**CAD and scene scripts**
# # #
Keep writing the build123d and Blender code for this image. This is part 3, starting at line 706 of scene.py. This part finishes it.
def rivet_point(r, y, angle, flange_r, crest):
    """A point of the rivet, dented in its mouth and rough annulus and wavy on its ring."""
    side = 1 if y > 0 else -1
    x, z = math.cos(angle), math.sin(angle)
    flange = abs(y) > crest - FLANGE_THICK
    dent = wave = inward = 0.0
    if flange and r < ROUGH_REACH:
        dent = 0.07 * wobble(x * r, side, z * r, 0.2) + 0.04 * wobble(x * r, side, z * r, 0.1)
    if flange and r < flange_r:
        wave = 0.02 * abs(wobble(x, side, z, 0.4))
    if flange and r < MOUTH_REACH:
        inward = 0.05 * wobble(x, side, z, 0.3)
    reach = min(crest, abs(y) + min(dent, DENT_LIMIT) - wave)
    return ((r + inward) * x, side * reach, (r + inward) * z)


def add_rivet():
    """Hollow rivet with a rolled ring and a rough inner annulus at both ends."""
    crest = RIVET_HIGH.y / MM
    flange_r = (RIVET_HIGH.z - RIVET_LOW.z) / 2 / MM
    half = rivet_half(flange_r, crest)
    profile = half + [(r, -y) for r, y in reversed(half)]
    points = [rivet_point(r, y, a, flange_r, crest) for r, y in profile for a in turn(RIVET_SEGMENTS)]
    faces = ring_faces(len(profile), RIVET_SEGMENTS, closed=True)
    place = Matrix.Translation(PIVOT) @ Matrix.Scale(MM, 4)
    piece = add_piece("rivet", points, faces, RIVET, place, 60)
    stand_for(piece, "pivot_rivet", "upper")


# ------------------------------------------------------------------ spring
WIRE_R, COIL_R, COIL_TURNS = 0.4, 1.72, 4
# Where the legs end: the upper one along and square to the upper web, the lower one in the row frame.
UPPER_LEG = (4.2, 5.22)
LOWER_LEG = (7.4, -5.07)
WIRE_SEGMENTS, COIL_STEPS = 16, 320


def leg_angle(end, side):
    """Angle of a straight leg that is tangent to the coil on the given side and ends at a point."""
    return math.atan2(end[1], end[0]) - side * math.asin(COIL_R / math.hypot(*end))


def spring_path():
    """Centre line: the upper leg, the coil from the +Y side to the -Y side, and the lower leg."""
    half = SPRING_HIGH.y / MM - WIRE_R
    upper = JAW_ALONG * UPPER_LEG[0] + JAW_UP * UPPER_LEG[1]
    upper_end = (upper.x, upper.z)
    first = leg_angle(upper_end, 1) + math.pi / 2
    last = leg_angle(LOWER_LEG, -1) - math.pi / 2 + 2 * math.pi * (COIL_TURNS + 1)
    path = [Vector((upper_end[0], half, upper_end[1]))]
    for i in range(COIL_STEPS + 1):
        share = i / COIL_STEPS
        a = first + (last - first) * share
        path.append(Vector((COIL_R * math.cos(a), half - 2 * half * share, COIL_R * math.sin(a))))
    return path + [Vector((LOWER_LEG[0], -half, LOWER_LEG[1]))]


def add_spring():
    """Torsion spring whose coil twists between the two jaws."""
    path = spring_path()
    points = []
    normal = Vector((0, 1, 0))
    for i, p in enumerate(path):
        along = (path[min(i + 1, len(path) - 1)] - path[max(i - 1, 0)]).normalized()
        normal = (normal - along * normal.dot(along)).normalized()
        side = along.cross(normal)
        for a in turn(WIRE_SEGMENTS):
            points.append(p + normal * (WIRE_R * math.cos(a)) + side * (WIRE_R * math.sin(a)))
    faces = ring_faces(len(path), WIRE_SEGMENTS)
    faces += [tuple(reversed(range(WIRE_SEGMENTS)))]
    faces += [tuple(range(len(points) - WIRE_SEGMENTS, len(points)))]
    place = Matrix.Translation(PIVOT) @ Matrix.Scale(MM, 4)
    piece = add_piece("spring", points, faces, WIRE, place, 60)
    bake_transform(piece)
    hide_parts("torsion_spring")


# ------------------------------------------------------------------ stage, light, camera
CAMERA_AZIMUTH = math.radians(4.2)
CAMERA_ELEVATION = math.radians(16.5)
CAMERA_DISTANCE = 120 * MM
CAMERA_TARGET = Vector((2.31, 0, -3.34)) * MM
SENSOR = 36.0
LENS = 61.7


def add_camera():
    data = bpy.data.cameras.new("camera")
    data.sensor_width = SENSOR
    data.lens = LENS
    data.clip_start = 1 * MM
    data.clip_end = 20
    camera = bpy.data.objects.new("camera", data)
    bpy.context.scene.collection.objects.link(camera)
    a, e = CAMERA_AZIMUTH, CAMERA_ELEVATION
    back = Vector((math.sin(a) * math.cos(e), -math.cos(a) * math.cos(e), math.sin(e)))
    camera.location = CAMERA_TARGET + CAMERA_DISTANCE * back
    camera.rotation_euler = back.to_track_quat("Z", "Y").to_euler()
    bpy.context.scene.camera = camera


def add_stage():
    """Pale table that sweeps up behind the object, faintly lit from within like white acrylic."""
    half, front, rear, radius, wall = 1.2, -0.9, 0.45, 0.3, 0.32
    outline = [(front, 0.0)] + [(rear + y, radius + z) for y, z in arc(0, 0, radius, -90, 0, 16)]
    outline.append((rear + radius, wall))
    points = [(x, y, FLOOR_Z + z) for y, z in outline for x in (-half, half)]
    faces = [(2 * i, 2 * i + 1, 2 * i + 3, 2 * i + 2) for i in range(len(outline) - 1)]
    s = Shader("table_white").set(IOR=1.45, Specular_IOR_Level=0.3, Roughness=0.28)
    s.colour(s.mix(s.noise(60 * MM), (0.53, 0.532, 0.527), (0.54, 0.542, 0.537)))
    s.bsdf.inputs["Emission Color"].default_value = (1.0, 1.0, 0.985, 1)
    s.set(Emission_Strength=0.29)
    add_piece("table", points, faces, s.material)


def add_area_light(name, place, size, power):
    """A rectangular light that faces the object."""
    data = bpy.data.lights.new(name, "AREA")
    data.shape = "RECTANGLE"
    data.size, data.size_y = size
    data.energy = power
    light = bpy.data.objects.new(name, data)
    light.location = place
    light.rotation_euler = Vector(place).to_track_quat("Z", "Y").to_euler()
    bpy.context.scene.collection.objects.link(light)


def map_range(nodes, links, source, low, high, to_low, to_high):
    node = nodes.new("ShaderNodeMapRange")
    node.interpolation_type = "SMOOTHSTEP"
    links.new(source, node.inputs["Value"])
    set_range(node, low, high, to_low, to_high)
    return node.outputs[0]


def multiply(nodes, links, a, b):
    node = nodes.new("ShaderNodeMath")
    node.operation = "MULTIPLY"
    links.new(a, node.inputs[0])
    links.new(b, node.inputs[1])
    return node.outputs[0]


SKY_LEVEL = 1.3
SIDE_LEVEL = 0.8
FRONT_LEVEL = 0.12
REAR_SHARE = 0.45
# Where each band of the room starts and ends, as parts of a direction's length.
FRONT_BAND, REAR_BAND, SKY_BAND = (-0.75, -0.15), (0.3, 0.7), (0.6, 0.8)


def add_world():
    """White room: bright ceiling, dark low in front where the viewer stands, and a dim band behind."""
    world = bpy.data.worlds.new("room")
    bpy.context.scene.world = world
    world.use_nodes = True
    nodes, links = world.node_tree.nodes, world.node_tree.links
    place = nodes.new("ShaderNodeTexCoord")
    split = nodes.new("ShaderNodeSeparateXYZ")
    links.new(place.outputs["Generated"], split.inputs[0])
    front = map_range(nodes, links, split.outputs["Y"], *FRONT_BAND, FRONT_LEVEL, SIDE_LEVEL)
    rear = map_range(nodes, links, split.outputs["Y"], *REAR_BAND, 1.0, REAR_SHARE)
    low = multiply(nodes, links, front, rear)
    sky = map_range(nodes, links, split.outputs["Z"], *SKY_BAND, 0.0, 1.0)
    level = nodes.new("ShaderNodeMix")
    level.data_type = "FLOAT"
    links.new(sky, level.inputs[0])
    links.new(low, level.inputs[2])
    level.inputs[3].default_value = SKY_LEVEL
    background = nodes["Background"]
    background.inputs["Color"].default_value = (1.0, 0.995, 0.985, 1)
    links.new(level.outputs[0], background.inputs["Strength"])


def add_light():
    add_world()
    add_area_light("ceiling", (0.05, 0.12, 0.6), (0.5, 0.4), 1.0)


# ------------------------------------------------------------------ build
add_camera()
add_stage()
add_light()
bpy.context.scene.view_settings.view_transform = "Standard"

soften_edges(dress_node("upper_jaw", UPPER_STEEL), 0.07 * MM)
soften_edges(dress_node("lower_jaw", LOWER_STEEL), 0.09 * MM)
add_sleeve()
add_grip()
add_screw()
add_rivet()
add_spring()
# # #
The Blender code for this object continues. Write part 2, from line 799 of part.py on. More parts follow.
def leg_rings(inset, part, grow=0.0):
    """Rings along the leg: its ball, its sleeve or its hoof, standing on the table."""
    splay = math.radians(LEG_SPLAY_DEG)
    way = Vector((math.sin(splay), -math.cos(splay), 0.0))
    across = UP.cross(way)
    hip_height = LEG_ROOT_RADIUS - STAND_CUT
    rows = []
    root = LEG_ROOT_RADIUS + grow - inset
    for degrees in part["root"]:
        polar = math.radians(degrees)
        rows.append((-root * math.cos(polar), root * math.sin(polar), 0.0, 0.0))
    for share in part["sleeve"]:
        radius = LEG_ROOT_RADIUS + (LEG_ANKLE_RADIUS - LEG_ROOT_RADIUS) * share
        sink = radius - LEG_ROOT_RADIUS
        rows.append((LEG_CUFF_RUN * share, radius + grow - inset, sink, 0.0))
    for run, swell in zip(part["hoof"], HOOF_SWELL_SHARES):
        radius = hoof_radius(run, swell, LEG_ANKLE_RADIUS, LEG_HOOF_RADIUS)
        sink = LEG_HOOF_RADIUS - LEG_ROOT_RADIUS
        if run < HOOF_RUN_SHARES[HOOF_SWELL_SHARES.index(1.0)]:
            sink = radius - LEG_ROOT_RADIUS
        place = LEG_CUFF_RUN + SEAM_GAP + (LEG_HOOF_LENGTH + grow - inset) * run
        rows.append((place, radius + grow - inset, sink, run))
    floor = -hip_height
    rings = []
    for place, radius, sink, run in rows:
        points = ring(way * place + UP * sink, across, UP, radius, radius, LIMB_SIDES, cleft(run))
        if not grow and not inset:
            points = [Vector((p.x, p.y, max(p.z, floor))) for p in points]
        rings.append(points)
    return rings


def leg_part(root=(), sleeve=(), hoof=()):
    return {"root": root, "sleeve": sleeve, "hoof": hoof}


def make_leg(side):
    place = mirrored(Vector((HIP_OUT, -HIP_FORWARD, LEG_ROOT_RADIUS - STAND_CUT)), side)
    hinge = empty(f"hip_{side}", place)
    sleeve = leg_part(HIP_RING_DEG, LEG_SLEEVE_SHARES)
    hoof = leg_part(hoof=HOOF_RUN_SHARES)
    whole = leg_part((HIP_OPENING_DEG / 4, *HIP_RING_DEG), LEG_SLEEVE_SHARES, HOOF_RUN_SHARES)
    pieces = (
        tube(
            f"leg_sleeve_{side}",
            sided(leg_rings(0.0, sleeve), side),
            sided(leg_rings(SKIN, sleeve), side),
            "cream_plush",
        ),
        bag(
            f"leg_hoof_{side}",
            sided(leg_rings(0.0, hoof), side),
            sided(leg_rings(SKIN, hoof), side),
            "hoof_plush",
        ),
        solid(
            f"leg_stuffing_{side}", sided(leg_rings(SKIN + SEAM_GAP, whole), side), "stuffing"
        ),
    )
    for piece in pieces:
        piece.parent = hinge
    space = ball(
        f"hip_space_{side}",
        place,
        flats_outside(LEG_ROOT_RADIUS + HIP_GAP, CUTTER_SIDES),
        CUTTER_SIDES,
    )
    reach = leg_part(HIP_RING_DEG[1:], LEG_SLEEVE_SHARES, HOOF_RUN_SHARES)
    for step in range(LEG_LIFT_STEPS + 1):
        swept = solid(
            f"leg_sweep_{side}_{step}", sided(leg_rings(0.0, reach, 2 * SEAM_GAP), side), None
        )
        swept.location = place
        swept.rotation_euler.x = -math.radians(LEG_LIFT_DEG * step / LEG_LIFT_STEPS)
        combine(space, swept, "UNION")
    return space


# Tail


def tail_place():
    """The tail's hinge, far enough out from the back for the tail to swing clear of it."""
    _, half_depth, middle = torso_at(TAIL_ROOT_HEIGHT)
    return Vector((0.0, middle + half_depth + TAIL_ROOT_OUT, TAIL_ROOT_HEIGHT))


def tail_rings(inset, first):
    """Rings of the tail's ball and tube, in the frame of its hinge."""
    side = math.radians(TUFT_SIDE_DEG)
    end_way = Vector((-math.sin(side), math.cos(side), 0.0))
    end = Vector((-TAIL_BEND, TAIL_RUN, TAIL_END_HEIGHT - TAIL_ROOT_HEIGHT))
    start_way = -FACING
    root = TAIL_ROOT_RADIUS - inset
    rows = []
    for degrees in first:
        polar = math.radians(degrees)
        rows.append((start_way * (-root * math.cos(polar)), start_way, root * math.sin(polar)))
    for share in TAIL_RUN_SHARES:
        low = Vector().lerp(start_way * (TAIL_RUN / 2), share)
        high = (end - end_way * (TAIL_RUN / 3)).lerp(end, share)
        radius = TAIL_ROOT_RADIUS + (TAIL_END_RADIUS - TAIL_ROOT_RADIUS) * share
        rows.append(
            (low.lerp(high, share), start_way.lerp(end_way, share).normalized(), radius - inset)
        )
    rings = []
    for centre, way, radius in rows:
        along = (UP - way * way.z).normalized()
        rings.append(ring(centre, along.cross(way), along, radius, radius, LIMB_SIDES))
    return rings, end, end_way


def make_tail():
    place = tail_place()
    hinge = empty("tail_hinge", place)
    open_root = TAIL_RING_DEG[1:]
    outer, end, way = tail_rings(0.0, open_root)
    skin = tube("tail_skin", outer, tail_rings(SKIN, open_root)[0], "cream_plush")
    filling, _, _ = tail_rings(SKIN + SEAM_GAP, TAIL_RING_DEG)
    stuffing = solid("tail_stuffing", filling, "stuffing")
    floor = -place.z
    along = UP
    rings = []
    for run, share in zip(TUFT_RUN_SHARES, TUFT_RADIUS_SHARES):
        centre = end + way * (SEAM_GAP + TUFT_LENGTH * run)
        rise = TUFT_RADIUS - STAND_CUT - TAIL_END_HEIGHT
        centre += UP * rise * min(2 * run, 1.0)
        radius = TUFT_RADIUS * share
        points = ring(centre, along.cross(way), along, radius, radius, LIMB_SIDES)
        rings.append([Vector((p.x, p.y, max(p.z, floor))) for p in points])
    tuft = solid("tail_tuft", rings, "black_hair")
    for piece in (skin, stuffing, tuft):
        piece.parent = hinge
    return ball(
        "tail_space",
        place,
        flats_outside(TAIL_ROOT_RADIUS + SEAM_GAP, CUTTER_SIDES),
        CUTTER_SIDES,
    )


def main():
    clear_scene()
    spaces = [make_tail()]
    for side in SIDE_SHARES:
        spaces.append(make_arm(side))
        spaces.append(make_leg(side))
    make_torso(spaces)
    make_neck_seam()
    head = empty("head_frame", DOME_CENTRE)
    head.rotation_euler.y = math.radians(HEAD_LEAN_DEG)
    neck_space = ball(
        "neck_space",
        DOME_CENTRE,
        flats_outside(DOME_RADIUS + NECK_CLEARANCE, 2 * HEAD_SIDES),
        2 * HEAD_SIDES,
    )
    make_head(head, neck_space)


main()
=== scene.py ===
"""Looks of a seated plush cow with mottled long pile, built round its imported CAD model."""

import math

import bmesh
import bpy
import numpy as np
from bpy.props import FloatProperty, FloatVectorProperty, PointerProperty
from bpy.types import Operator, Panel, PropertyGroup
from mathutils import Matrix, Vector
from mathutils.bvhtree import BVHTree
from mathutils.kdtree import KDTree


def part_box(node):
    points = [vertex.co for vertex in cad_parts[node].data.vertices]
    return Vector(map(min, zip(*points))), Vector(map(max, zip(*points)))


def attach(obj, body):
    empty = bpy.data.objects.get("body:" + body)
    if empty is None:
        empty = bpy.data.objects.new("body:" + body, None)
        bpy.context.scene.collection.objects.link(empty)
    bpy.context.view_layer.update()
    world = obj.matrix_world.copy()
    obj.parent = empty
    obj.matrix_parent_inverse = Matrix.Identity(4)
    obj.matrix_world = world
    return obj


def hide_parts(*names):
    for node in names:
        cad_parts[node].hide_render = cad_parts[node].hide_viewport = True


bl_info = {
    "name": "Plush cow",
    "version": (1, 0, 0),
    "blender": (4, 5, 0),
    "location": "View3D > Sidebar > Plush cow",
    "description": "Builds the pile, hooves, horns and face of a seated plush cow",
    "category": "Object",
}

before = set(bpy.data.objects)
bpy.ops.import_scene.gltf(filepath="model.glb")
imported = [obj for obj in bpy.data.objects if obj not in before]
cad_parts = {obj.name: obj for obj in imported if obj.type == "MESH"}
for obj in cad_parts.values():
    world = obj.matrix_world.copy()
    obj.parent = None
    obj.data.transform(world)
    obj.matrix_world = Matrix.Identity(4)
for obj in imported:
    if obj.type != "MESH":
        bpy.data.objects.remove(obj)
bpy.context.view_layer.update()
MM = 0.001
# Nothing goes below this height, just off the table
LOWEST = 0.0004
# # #
**WHAT YOU SHOULD DO**
Above is a listing; print exactly its lines from the one with "for side in" through the one with "if empty is", and no other lines.

**FINAL ANSWER**
    for side in SIDE_SHARES:
        spaces.append(make_arm(side))
        spaces.append(make_leg(side))
    make_torso(spaces)
    make_neck_seam()
    head = empty("head_frame", DOME_CENTRE)
    head.rotation_euler.y = math.radians(HEAD_LEAN_DEG)
    neck_space = ball(
        "neck_space",
        DOME_CENTRE,
        flats_outside(DOME_RADIUS + NECK_CLEARANCE, 2 * HEAD_SIDES),
        2 * HEAD_SIDES,
    )
    make_head(head, neck_space)


main()
=== scene.py ===
"""Looks of a seated plush cow with mottled long pile, built round its imported CAD model."""

import math

import bmesh
import bpy
import numpy as np
from bpy.props import FloatProperty, FloatVectorProperty, PointerProperty
from bpy.types import Operator, Panel, PropertyGroup
from mathutils import Matrix, Vector
from mathutils.bvhtree import BVHTree
from mathutils.kdtree import KDTree


def part_box(node):
    points = [vertex.co for vertex in cad_parts[node].data.vertices]
    return Vector(map(min, zip(*points))), Vector(map(max, zip(*points)))


def attach(obj, body):
    empty = bpy.data.objects.get("body:" + body)
    if empty is None:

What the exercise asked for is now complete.